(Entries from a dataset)
◆ ◆ ◆ ◆ ◆ ◆ ◆

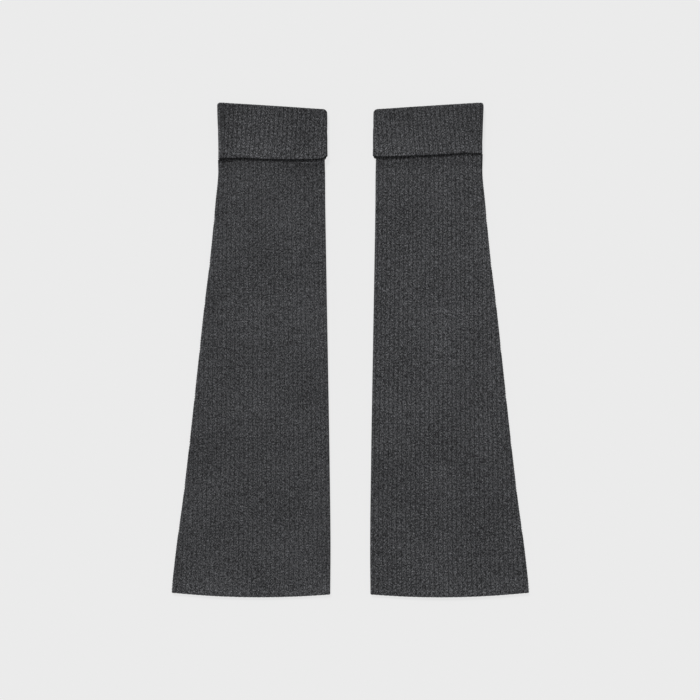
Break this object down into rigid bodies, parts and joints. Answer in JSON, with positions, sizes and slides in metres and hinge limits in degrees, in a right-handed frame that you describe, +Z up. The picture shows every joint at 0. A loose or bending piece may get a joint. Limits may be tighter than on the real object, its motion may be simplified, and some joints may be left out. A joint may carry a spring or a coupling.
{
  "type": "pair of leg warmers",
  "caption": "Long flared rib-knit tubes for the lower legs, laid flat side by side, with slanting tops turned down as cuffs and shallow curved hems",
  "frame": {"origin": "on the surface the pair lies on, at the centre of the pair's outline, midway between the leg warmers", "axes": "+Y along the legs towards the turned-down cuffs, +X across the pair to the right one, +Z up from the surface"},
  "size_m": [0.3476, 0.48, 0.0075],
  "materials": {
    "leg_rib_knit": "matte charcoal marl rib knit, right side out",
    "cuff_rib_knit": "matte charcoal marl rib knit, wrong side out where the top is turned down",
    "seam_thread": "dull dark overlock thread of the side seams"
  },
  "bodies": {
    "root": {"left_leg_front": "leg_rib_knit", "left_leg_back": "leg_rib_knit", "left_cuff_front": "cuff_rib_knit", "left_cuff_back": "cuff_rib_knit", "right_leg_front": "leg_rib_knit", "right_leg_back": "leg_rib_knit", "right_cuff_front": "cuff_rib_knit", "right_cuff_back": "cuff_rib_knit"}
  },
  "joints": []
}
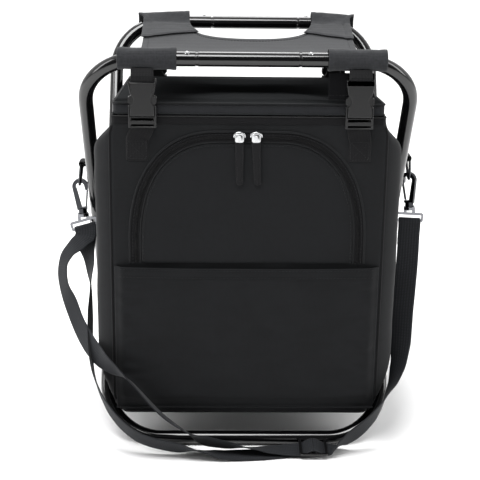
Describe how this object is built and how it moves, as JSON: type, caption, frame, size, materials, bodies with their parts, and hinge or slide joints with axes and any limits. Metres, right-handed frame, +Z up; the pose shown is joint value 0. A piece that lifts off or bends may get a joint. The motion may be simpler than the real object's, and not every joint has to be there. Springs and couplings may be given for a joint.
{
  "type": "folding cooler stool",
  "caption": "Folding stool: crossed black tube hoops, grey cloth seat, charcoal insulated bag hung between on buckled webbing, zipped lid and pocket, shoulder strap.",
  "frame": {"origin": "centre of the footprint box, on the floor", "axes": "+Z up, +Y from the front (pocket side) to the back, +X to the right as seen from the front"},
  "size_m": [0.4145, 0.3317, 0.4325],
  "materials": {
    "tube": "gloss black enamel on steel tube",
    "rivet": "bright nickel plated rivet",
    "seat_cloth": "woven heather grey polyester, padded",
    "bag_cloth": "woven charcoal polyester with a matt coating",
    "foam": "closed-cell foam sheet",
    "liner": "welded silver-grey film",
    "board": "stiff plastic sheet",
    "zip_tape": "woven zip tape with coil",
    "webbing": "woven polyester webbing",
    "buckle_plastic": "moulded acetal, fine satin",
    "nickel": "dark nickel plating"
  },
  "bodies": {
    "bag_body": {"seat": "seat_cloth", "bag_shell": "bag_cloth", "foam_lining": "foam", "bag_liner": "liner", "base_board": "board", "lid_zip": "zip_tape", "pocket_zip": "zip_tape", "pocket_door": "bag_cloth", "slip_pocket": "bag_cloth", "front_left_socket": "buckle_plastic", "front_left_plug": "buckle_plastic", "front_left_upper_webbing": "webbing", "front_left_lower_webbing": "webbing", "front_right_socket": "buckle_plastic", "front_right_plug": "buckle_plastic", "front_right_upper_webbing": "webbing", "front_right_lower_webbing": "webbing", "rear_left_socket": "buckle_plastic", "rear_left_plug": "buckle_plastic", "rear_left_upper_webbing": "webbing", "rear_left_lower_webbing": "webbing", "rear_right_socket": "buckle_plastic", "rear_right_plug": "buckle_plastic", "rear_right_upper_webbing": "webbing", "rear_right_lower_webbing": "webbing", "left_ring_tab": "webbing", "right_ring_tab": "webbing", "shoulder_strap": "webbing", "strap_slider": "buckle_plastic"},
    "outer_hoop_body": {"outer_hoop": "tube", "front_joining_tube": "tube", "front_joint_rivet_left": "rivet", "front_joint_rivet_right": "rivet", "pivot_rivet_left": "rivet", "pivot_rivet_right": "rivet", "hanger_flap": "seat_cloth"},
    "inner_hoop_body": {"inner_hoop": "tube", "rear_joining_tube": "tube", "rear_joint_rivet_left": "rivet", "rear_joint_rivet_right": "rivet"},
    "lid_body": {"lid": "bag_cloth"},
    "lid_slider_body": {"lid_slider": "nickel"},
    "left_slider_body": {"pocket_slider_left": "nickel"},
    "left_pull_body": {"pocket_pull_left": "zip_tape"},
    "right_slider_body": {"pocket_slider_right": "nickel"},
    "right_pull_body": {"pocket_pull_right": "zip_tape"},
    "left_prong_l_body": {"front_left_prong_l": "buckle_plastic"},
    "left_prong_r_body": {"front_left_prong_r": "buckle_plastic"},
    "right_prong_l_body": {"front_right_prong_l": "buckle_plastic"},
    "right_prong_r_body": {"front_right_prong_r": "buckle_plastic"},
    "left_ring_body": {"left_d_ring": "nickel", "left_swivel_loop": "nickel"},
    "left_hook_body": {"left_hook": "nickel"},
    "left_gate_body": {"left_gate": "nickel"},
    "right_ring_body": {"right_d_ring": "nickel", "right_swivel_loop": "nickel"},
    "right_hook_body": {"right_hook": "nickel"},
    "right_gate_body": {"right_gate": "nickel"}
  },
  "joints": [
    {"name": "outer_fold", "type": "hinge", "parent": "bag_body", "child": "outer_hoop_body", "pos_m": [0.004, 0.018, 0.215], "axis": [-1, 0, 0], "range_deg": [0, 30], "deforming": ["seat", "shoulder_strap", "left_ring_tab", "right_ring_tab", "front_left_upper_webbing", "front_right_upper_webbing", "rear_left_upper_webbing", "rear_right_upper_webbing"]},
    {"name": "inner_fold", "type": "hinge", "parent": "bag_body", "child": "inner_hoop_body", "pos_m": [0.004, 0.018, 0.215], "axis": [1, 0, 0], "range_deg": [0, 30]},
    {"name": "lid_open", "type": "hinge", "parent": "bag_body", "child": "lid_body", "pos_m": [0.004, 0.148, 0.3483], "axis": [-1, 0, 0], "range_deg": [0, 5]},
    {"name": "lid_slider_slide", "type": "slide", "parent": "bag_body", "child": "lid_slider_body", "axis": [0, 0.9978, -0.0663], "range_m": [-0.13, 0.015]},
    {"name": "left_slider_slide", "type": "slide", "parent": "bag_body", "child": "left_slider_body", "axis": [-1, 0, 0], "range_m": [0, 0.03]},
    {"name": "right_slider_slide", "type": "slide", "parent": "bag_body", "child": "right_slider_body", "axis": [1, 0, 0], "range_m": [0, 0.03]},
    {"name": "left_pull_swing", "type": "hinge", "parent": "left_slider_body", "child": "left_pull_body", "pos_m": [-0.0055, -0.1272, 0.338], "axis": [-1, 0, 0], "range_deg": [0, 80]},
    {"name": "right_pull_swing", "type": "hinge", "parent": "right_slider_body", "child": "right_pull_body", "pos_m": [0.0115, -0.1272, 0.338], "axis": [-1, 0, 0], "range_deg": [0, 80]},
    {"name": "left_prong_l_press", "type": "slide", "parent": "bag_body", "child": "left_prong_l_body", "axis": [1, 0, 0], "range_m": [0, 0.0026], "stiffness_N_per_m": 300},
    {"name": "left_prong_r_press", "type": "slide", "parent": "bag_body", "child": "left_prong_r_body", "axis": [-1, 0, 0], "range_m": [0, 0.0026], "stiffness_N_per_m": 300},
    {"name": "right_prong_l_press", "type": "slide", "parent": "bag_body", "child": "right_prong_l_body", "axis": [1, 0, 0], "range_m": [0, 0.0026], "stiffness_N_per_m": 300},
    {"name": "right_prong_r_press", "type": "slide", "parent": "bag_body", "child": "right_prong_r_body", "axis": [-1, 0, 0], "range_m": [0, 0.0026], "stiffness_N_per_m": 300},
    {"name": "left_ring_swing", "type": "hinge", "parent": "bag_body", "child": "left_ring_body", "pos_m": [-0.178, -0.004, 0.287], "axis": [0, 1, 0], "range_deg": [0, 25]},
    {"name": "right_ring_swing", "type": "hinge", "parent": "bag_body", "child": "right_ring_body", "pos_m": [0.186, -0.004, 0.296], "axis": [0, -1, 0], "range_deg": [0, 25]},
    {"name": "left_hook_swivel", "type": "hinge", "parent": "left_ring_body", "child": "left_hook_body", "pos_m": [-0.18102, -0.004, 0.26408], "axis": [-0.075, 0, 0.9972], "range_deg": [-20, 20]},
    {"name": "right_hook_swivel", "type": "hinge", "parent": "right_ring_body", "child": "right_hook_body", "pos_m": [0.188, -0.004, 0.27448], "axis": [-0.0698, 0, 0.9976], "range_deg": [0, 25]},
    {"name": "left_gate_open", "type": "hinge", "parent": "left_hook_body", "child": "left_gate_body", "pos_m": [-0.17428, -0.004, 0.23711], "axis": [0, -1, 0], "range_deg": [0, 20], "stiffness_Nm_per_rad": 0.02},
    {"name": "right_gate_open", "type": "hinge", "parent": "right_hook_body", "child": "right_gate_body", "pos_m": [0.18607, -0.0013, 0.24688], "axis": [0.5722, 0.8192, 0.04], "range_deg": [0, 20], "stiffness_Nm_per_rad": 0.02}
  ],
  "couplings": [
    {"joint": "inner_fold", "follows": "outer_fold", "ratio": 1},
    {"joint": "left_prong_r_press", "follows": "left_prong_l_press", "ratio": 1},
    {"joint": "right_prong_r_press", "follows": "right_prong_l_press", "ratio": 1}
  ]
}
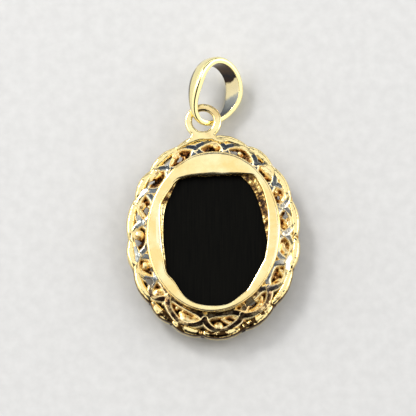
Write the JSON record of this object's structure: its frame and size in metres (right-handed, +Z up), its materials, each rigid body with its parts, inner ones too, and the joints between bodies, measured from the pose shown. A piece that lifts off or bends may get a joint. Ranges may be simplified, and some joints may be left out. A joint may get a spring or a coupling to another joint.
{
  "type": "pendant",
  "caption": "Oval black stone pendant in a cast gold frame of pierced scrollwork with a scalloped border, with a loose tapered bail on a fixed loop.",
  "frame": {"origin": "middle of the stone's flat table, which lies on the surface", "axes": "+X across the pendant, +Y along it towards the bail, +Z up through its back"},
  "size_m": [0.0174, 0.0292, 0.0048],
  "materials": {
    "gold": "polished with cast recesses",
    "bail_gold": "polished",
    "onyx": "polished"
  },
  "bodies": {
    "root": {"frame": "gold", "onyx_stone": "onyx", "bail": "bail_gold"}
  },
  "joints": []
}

◆ ◆ ◆ ◆ ◆ ◆ ◆

REQUEST:
Find the line with "Write the JSON" in the listing above, then write out that line and each remaining line exactly, with no other text.

SOLUTION TO THIS PROBLEM:
Write the JSON record of this object's structure: its frame and size in metres (right-handed, +Z up), its materials, each rigid body with its parts, inner ones too, and the joints between bodies, measured from the pose shown. A piece that lifts off or bends may get a joint. Ranges may be simplified, and some joints may be left out. A joint may get a spring or a coupling to another joint.
{
  "type": "pendant",
  "caption": "Oval black stone pendant in a cast gold frame of pierced scrollwork with a scalloped border, with a loose tapered bail on a fixed loop.",
  "frame": {"origin": "middle of the stone's flat table, which lies on the surface", "axes": "+X across the pendant, +Y along it towards the bail, +Z up through its back"},
  "size_m": [0.0174, 0.0292, 0.0048],
  "materials": {
    "gold": "polished with cast recesses",
    "bail_gold": "polished",
    "onyx": "polished"
  },
  "bodies": {
    "root": {"frame": "gold", "onyx_stone": "onyx", "bail": "bail_gold"}
  },
  "joints": []
}